— START OF Data segment —

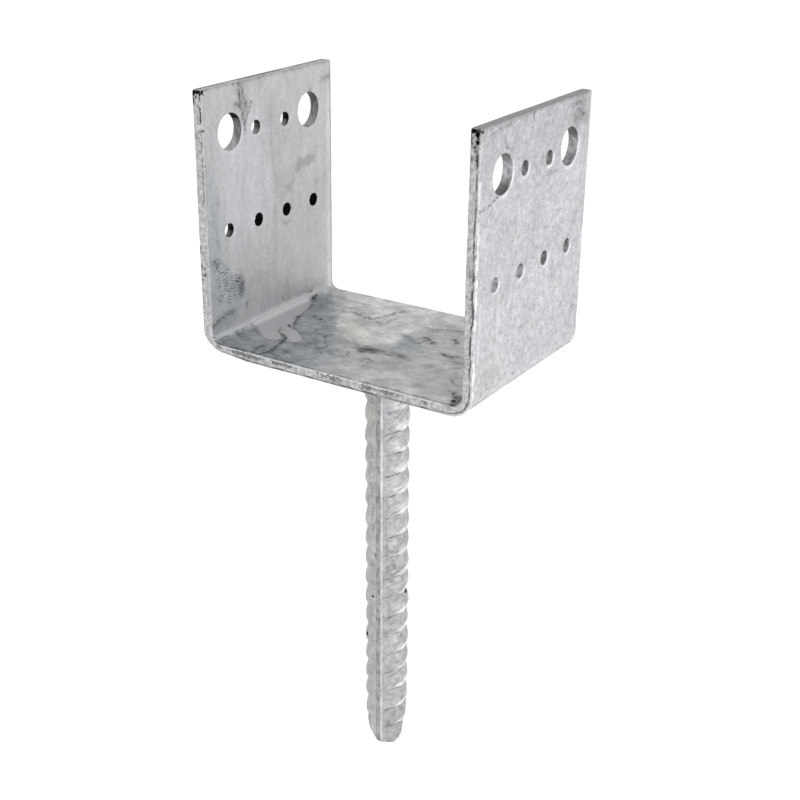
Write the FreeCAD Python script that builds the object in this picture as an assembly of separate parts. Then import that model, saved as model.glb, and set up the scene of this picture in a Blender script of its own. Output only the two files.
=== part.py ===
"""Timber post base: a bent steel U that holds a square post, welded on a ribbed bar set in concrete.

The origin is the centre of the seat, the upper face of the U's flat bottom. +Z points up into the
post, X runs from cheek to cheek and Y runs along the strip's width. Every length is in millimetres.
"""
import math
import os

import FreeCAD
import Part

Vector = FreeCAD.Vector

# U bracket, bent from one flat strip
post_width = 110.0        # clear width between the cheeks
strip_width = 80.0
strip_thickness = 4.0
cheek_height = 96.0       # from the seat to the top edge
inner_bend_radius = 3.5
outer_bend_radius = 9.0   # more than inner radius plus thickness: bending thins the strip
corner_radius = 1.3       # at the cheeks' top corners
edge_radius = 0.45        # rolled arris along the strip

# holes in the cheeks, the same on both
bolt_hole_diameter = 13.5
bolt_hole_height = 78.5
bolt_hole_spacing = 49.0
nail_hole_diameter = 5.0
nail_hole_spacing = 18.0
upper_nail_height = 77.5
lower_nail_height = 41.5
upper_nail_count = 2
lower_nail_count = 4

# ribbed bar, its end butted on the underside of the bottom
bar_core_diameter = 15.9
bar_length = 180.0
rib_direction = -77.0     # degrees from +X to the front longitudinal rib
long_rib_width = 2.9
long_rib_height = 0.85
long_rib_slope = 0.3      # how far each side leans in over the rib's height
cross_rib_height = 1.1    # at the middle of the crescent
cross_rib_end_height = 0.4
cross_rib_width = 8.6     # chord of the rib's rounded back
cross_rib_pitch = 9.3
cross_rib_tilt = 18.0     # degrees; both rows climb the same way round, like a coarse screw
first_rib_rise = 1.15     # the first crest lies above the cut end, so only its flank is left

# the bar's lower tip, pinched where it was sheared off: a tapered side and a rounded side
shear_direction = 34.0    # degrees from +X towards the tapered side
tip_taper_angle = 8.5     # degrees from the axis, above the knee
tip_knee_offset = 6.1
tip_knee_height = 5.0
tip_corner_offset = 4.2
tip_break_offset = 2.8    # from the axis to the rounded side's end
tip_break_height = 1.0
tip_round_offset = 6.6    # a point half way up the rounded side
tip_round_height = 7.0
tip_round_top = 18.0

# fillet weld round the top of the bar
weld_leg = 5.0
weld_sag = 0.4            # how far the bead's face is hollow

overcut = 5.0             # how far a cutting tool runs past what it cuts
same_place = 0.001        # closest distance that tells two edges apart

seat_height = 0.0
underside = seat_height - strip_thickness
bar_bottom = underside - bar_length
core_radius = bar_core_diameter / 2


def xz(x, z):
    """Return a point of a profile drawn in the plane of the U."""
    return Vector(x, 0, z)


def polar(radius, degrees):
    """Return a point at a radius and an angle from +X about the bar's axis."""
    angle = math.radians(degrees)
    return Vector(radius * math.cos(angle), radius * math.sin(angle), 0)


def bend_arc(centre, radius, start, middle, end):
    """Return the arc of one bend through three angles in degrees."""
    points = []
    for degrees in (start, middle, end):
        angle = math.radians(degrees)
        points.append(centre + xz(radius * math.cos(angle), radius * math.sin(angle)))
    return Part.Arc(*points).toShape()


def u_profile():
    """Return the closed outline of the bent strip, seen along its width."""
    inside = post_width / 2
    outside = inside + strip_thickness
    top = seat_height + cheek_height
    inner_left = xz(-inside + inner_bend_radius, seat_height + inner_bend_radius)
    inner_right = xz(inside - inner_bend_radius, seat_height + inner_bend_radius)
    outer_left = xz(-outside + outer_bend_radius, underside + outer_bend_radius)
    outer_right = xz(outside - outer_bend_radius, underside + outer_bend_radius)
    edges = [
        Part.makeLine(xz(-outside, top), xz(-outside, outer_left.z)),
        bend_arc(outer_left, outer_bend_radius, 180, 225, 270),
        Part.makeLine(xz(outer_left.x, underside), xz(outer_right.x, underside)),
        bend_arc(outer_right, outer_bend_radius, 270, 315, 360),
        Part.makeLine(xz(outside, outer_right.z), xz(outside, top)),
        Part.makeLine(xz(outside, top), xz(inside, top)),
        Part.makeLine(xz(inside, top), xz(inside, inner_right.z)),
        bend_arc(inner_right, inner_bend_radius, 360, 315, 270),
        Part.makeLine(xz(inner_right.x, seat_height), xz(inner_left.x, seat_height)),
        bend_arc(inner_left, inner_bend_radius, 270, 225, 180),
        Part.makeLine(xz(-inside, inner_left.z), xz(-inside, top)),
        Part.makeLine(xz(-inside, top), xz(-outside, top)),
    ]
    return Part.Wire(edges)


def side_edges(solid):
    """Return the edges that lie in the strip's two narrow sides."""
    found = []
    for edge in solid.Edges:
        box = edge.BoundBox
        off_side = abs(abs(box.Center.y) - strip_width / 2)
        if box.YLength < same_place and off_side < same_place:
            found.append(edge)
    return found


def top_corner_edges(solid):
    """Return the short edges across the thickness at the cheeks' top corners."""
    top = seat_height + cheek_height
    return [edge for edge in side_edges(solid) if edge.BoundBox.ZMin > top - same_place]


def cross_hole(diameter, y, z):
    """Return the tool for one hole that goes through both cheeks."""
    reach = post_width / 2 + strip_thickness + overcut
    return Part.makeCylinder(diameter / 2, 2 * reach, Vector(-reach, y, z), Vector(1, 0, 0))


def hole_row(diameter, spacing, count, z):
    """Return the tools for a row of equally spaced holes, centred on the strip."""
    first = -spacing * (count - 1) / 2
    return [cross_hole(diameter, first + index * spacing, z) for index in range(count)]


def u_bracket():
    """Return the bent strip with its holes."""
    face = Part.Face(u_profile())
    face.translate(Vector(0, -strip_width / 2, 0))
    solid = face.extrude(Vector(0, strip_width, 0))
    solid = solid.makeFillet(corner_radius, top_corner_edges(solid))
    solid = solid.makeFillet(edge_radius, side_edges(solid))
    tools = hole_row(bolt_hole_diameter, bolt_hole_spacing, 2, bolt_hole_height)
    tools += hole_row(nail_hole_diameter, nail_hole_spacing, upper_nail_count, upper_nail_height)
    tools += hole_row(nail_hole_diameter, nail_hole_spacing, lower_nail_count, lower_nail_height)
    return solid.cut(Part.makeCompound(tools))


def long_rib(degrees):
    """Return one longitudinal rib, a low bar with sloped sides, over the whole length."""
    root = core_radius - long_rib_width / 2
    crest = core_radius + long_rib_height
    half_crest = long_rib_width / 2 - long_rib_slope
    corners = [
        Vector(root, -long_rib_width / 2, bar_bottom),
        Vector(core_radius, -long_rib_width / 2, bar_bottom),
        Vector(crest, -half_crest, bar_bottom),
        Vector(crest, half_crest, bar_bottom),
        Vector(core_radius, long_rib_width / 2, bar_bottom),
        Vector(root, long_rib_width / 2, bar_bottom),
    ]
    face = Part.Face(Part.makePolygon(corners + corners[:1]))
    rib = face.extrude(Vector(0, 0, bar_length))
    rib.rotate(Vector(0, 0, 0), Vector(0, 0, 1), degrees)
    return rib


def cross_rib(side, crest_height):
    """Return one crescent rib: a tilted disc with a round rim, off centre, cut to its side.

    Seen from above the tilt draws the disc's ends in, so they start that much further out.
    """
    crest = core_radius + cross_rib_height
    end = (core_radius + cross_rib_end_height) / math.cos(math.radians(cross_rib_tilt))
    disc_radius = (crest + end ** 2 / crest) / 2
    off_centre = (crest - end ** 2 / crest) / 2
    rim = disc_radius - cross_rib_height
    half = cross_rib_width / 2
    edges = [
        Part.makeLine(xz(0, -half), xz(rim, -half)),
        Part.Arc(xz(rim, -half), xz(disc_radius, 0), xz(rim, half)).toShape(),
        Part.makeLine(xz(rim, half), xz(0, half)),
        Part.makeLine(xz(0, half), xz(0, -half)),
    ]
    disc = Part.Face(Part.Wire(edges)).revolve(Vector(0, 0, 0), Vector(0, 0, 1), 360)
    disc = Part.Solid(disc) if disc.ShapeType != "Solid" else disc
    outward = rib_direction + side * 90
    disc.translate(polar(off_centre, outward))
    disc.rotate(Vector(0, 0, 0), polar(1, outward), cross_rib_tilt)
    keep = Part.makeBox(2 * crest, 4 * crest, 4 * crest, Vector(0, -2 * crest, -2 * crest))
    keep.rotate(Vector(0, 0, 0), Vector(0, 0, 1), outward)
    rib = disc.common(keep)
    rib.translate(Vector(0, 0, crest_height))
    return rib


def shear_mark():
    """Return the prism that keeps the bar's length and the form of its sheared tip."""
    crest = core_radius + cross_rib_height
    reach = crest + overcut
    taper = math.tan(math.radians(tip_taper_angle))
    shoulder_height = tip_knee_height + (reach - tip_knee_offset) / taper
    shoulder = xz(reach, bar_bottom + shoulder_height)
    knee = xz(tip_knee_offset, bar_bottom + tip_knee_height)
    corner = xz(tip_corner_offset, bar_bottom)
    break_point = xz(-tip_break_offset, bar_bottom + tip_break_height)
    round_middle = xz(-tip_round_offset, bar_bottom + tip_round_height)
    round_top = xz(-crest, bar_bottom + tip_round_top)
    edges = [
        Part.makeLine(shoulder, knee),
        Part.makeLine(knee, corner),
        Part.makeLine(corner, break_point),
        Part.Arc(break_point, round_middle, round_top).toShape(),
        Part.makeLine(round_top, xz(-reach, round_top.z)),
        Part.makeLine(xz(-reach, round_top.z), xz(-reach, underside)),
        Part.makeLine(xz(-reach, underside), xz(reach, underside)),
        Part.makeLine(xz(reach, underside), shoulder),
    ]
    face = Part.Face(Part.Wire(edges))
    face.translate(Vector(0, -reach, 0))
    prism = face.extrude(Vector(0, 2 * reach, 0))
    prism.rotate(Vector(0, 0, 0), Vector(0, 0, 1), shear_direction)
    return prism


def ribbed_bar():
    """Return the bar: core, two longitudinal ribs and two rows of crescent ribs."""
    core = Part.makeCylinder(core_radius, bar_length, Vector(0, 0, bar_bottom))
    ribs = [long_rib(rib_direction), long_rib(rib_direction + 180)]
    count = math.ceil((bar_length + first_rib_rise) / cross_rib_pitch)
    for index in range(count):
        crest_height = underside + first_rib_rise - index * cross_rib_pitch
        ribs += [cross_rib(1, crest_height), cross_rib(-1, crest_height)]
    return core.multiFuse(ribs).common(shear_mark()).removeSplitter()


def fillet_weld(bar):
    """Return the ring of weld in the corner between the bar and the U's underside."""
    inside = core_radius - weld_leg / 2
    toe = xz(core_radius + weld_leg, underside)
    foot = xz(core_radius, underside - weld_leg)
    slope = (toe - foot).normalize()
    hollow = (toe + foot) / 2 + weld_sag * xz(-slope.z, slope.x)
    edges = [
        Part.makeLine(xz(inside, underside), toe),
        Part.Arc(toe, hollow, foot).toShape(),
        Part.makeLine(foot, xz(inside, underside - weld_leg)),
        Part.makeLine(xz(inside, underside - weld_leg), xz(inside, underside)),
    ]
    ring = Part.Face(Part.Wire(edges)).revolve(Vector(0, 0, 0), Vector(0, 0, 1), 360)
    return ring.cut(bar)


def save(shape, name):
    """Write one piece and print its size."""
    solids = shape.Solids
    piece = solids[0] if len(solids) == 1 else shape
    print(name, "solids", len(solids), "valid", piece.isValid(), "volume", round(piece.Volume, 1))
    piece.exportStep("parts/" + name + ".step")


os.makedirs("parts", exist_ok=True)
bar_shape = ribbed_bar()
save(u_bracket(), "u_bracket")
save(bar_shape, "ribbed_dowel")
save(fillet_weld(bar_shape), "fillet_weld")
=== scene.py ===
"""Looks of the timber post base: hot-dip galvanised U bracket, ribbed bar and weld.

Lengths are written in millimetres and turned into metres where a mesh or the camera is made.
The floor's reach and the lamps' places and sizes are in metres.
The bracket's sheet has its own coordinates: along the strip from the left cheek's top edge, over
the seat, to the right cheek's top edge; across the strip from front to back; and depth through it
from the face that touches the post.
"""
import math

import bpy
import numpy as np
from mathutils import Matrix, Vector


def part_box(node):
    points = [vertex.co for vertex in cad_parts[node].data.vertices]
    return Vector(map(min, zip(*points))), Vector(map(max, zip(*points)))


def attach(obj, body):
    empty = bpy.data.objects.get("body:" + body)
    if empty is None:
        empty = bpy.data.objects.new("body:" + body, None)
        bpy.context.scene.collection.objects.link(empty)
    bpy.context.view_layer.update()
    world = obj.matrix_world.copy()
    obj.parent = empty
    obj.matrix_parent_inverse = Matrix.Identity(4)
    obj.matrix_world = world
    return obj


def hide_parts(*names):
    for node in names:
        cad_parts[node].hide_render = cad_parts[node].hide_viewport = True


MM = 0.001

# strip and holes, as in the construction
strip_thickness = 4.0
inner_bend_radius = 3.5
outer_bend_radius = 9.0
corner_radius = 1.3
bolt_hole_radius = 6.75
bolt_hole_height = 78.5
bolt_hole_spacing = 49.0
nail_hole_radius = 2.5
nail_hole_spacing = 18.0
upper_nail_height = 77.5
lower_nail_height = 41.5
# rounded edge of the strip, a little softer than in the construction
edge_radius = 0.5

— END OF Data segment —

» Exercise
Take every line above carrying "that" and return it.

» Result of this task
Write the FreeCAD Python script that builds the object in this picture as an assembly of separate parts. Then import that model, saved as model.glb, and set up the scene of this picture in a Blender script of its own. Output only the two files.
"""Timber post base: a bent steel U that holds a square post, welded on a ribbed bar set in concrete.
same_place = 0.001        # closest distance that tells two edges apart
    """Return the edges that lie in the strip's two narrow sides."""
    """Return the tool for one hole that goes through both cheeks."""
    Seen from above the tilt draws the disc's ends in, so they start that much further out.
    """Return the prism that keeps the bar's length and the form of its sheared tip."""
from the face that touches the post.